Darwin was a self-professed agnostic, freely admitting that he could find no empirical evidence that supported the belief or the existence of God. Darwin is quoted as saying, "The mystery of the beginning of all things is insoluble by us; and I for one must be content to remain an agnostic."




As such he sought, as does Darwinism and Evolution in the most widely used sense, to find and explain answers to matters of our physical existence without any theistic trappings: ergo, without God. It is widely believed that such a thing is possible, even among people of faith. Science and religion are generally accepted as two separate regions, and is often cited as governing two separate areas of existence: one physical and one spiritual. This has become a widely accepted view, even to the point of becoming a philosophical pursuit. You want cold, hard facts you pursue science: you want truth, you pursue religion or philosophy. As such, it should be no surprise that the two could be deemed as "coexisting."

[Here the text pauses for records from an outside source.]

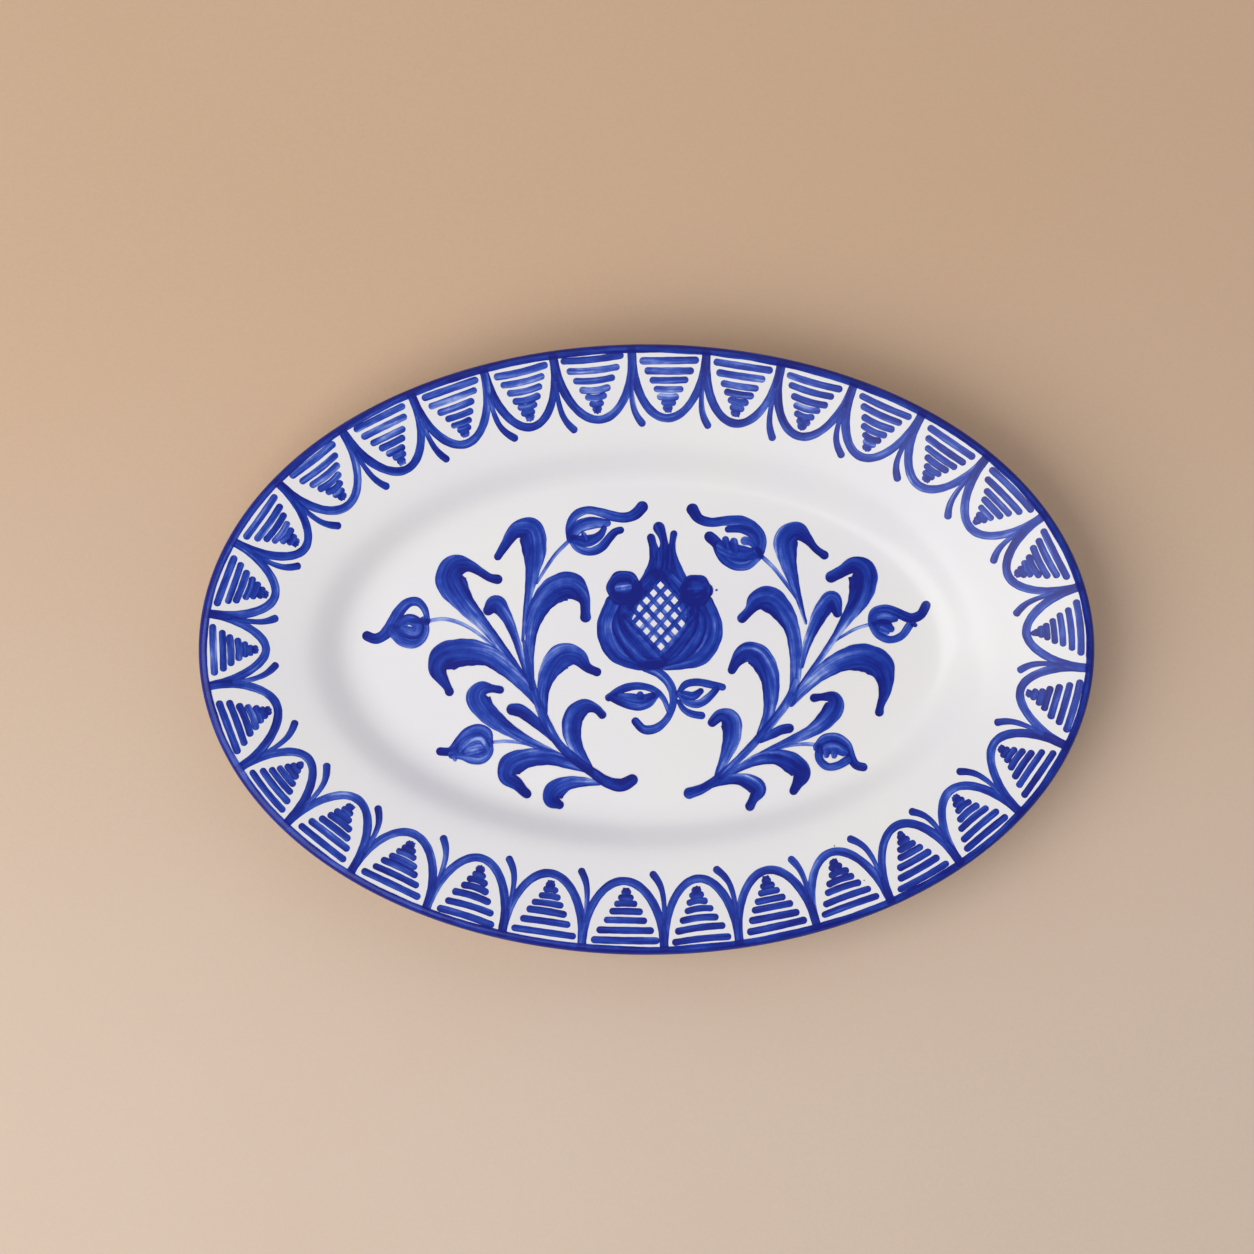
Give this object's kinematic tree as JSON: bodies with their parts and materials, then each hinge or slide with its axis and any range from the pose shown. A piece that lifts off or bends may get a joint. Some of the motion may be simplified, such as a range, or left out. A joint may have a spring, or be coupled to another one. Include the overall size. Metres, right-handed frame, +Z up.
{
  "type": "oval serving plate",
  "caption": "Oval tin-glazed earthenware plate with a sunken well, broad sloping rim, rounded lip and oval foot ring, painted by hand in blue.",
  "frame": {"origin": "middle of the flat plane that the foot ring rests on, under the centre of the well", "axes": "+X along the plate's length, +Y along its width towards the top of the painted picture, +Z up out of the well"},
  "size_m": [0.33, 0.225, 0.03],
  "materials": {
    "fired_clay": "bare fired earthenware, matt and slightly gritty",
    "white_glaze": "opaque white tin glaze, glossy",
    "cobalt_glaze": "cobalt blue brushwork fired into the glaze, glossy"
  },
  "bodies": {
    "root": {"clay_body": "fired_clay", "face_glaze": "white_glaze", "lip_band": "cobalt_glaze", "back_glaze": "white_glaze", "foot_recess_glaze": "white_glaze"}
  },
  "joints": []
}
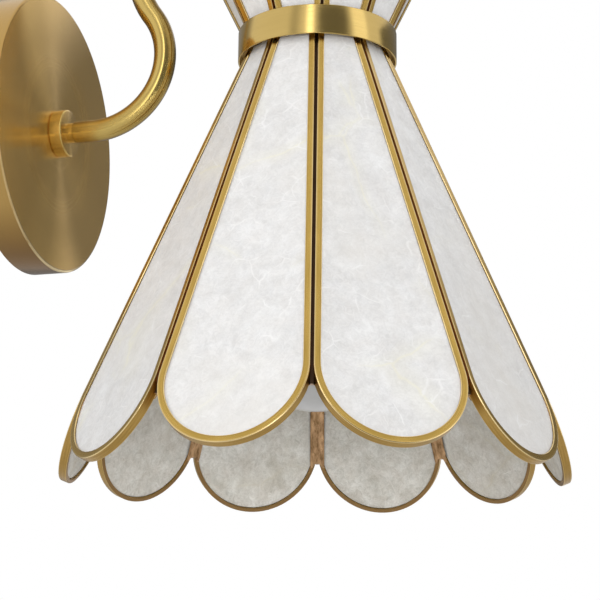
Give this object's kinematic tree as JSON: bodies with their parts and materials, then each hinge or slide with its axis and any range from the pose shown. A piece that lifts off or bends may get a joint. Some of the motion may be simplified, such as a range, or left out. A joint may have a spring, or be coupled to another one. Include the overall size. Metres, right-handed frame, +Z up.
{
  "type": "wall sconce",
  "caption": "Wall light with a round backplate, a gooseneck arm and an hourglass shade of framed flat shell petals gathered by a plain band.",
  "frame": {"origin": "middle of the wall plate's open back, in the plane of the wall, which is also the middle of the wall strap's slots", "axes": "+Z up, -Y into the room, +X to the left of someone who faces the wall; the arm lies in the plane X = 0"},
  "size_m": [0.212, 0.2435, 0.2909],
  "materials": {
    "satin_brass": "satin, fine turning lines",
    "brushed_brass": "brushed round the band",
    "frame_brass": "satin, brighter along its arrises",
    "raw_brass": "as turned",
    "solder": "brass-toned solder",
    "zinc_steel": "zinc plated",
    "green_screw": "green earth screw",
    "shell": "pearly flat shell with fine cracks and streaks",
    "white_ceramic": "glazed",
    "contact_metal": "plain",
    "cap_metal": "satin",
    "frosted_glass": "frosted white"
  },
  "bodies": {
    "fixture": {"backplate": "satin_brass", "mounting_bracket": "zinc_steel", "side_screws": "satin_brass", "ground_screw": "green_screw", "hex_nuts": "raw_brass", "lock_washers": "zinc_steel", "arm_nipple": "raw_brass", "arm_boss": "satin_brass", "arm_tube": "satin_brass", "stem_ferrule": "satin_brass", "stem_nipple": "raw_brass", "waist_plate": "satin_brass", "waist_collar": "brushed_brass", "solder_beads": "solder", "socket_spacer": "satin_brass", "socket_cup": "satin_brass", "socket_body": "white_ceramic", "socket_contacts": "contact_metal", "skirt_frame_01": "frame_brass", "skirt_panel_01": "shell", "skirt_frame_02": "frame_brass", "skirt_panel_02": "shell", "skirt_frame_03": "frame_brass", "skirt_panel_03": "shell", "skirt_frame_04": "frame_brass", "skirt_panel_04": "shell", "skirt_frame_05": "frame_brass", "skirt_panel_05": "shell", "skirt_frame_06": "frame_brass", "skirt_panel_06": "shell", "skirt_frame_07": "frame_brass", "skirt_panel_07": "shell", "skirt_frame_08": "frame_brass", "skirt_panel_08": "shell", "skirt_frame_09": "frame_brass", "skirt_panel_09": "shell", "skirt_frame_10": "frame_brass", "skirt_panel_10": "shell", "crown_frame_01": "frame_brass", "crown_panel_01": "shell", "crown_frame_02": "frame_brass", "crown_panel_02": "shell", "crown_frame_03": "frame_brass", "crown_panel_03": "shell", "crown_frame_04": "frame_brass", "crown_panel_04": "shell", "crown_frame_05": "frame_brass", "crown_panel_05": "shell", "crown_frame_06": "frame_brass", "crown_panel_06": "shell", "crown_frame_07": "frame_brass", "crown_panel_07": "shell", "crown_frame_08": "frame_brass", "crown_panel_08": "shell", "crown_frame_09": "frame_brass", "crown_panel_09": "shell", "crown_frame_10": "frame_brass", "crown_panel_10": "shell"},
    "bulb": {"bulb_glass": "frosted_glass", "bulb_cap": "cap_metal"}
  },
  "joints": [
    {"name": "bulb_out", "type": "slide", "parent": "fixture", "child": "bulb", "axis": [0, 0, -1], "range_m": [0, 0.15]}
  ]
}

And why not? If God little more than something or someone to give you comfort in your time of need, simply a savior that rescues you from a far-off eternal damnation, merely a figure in a heavenly courthouse that will one day secure your spiritual fate, why shouldn't God and Darwinism coexist? Especially if religion is simply something you practice one day a week and only a fish-like emblem you affix to your vehicle. For Darwinism and God to coexist, they would essentially have to have mutually exclusive realms of influence: and they do, correct?




Or do they?




All throughout scripture God is referred to as The Maker of Creation, Ruler of heaven and earth. He is the One who spoke everything we know, everything in the physical universe into existence. He conceived it, made it, governs it, and cares about it. He is called the Master Craftsman: the ultimate designer, engineer, construction manager and builder. He "stretched out the heavens" with His own hands. He is credited with knowing you before you were in your mother's womb, knowing the number of hairs on your head, knowing every grain of sand and every star in heaven. His presence is in the loftiest heavens and lowliest depth. There are numerous names, characteristics and attributes that relate to God, and most of them indicate that He is an omniscient, omnipotent and omnipresent God that is not only responsible for creating the physical world we know, but governs every part of it (including science).




Which obviously presents a problem.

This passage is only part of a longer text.